Review: Apiotek eSata Expresscard
This wasn't going to be a review, because I basically hate this product, well, at least I did until last night when I finally got it to work.
I've owned this card for at least a year, I've never gotten it to work with the two Vantec Nextar3 enclosures I have (USB and eSata combo). Background info: Macbook Pro & HP 6730b (both have expresscard slot) 2x Vantec Nextar3 3.5" sata enclosures with 500GB WD drives inside Apiotek Expresscard eSata 0003D (2 port) Product Details: This eSata Expresscard has 2 ports, and can do RAID 0, 1, and software 5 (with a port multiplier).
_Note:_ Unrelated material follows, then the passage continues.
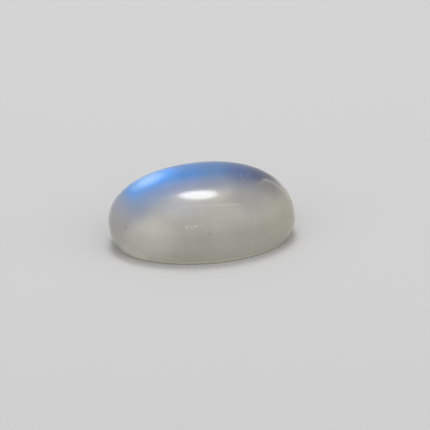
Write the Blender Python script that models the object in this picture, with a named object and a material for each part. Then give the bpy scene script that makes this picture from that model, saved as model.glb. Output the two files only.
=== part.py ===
"""A polished oval moonstone cabochon, lying on its flat base.

Run it with: blender --background --python part.py
Units are metres, with +Z up. The origin is the middle of the flat base, and the stone's length is along X.
The stone is one solid: a flat base, a side that widens up to the girdle, and a high dome above it.
"""

import math

import bmesh
import bpy
from mathutils import Vector

# Driving dimensions
LENGTH = 0.0140
WIDTH = 0.0104
HEIGHT = 0.00557

# The girdle is the stone's widest line. It was ground by hand, so one end of it is higher.
GIRDLE_HEIGHT = 0.00163
GIRDLE_DROP = 0.000245  # how far it drops from the middle of the length to the +X end

# The side below the girdle
BASE_SHARE = 0.915  # the foot of the side, as a share of the girdle's outline
SIDE_CURVE = 2.3  # 1 makes the side a straight slope, and more rounds it in near the base
EDGE_CHAMFER = 0.00006  # takes the sharp edge off the base

# The dome above the girdle: an ellipse's arc with fuller shoulders, its top off the middle
TOP_SHIFT = 0.00097
DOME_RISE = 2.2
DOME_REACH = 2.4

# How finely the curved surface is divided
AROUND = 80
SIDE_LEVELS = 6
DOME_LEVELS = 20

# The polished stone's own colour, and its gloss
MILKY_GREY = (0.40, 0.40, 0.38, 1.0)
POLISH_ROUGHNESS = 0.06
MOONSTONE_IOR = 1.52


def clear_scene():
    for item in list(bpy.data.objects):
        bpy.data.objects.remove(item, do_unlink=True)


def girdle_point(turn):
    """A point of the widest line, at this angle round the stone."""
    along = math.cos(turn)
    across = math.sin(turn)
    return Vector((LENGTH / 2 * along, WIDTH / 2 * across, GIRDLE_HEIGHT - GIRDLE_DROP * along))


def side_point(turn, climb):
    """A point between the base and the girdle. Climb is 0 at the base and 1 at the girdle."""
    girdle = girdle_point(turn)
    share = 1 - (1 - BASE_SHARE) * (1 - climb) ** SIDE_CURVE
    return Vector((girdle.x * share, girdle.y * share, girdle.z * climb))


def foot_point(turn):
    """A point of the flat base's outline, inside the foot of the side by the chamfer."""
    foot = side_point(turn, 0)
    return foot - foot.normalized() * EDGE_CHAMFER


def dome_point(turn, climb):
    """A point of the dome. Climb is 0 at the girdle and 1 at the top."""
    girdle = girdle_point(turn)
    share = (1 - climb**DOME_RISE) ** (1 / DOME_REACH)
    x = girdle.x * share + TOP_SHIFT * (1 - share)
    z = girdle.z + (HEIGHT - girdle.z) * climb
    return Vector((x, girdle.y * share, z))


def level_points(point, *climb):
    """One level of the stone: the points that this function gives, all the way round."""
    return [point(2 * math.pi * step / AROUND, *climb) for step in range(AROUND)]


def stone_levels():
    """The levels from the base to just under the top."""
    levels = [level_points(foot_point)]
    first_climb = EDGE_CHAMFER / GIRDLE_HEIGHT
    for step in range(SIDE_LEVELS + 1):
        climb = first_climb + (1 - first_climb) * step / SIDE_LEVELS
        levels.append(level_points(side_point, climb))
    for step in range(1, DOME_LEVELS):
        levels.append(level_points(dome_point, math.sin(math.pi / 2 * step / DOME_LEVELS)))
    return levels


def add_loop(shape, points):
    """Adds a closed loop of edges through these points."""
    corners = [shape.verts.new(point) for point in points]
    return [shape.edges.new((corners[i - 1], corners[i])) for i in range(len(corners))]


def stone_mesh():
    shape = bmesh.new()
    loops = [add_loop(shape, points) for points in stone_levels()]
    for lower, upper in zip(loops, loops[1:]):
        bmesh.ops.bridge_loops(shape, edges=lower + upper)
    bmesh.ops.edgeloop_fill(shape, edges=loops[0])
    cap = bmesh.ops.edgeloop_fill(shape, edges=loops[-1])["faces"]
    top = bmesh.ops.poke(shape, faces=cap)["verts"][0]
    top.co = Vector((TOP_SHIFT, 0, HEIGHT))
    bmesh.ops.recalc_face_normals(shape, faces=shape.faces)
    mesh = bpy.data.meshes.new("moonstone")
    shape.to_mesh(mesh)
    shape.free()
    mesh.shade_smooth()
    mesh.set_sharp_from_angle(angle=math.radians(30))
    return mesh


def moonstone_material():
    material = bpy.data.materials.new("moonstone")
    material.use_nodes = True
    shader = material.node_tree.nodes["Principled BSDF"]
    shader.inputs["Base Color"].default_value = MILKY_GREY
    shader.inputs["Metallic"].default_value = 0
    shader.inputs["Roughness"].default_value = POLISH_ROUGHNESS
    shader.inputs["IOR"].default_value = MOONSTONE_IOR
    return material


def main():
    clear_scene()
    stone = bpy.data.objects.new("moonstone", stone_mesh())
    stone.data.materials.append(moonstone_material())
    bpy.context.scene.collection.objects.link(stone)


main()
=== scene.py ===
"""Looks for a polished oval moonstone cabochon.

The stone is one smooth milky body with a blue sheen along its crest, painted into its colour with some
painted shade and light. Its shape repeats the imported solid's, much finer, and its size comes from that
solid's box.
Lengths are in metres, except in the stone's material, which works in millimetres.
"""

import math

import bmesh
import bpy
from mathutils import Matrix, Vector, noise


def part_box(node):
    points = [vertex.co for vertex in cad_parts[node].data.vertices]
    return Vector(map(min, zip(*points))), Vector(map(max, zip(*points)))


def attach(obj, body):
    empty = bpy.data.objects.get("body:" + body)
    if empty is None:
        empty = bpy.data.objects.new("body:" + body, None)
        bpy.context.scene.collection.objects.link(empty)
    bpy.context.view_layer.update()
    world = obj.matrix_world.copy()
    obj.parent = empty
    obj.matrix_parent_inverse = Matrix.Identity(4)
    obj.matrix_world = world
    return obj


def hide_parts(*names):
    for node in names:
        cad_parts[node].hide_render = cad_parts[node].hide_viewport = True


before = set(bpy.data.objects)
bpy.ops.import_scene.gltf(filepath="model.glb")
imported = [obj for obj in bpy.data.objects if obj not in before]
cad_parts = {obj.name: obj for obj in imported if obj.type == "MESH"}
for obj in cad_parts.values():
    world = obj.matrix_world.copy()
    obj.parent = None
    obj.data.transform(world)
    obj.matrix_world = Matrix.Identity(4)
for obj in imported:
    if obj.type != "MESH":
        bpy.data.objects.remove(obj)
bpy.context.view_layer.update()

FAR_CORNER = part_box("moonstone")[1]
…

It's based on the Silicon Image SiI3132 chipset which has mixed reviews across the place. Out of the box it has the 'base' firmware, for non-RAID, however you can flash it with the RAID firmware if you desire which I will be attempting sometime soon to see if I can get more performance out of a RAID 0 (striped) configuration with the two 500GB drives. The goal is to use these disk's for a scratch disk when editing video. The low down: The card always seemed to appear on the machine, just nothing worked if I plugged the drives in. This drove me mad for ages. It didn't even work on a windows machine properly. Recently I did some more research after being absolutely pissed at the crap performance of USB. I found an forum post where someone had a similar problem and what they did to fix it is set a jumper on the actual hard disk's (pin 5/6) to force them to 150Mb/s mode. (SATA I) I have it a go, it worked, damn! So now I've got this rig working, although with the drives set to support "SATA I" only. I'm not sure if it's a limitation of the oxford chipset in the Vantec external hard disk cases or the eSata cable's I'm using, or... Vantec (their site) claims the enclosures support SATA II drives without a problem. Hrmmm. Anyway, here's the bit you really want to see: Performance: Internal 5200RPM Macbook Pro hard disk speed: External eSata 500GB 7200RPM drive limited to 150Mb/s: Conclusion: The expresscard and external drive absolutely smashes the performance of the internal disk. Kills it. And it's not even full speed, I've limited these babies to the 150Mb/s option. Imagine this working at actual SATA II speeds? When I've finally built my NAS and moved the crap off these drives, I'll set this config up in RAID 0 and report back with my findings.. booyah.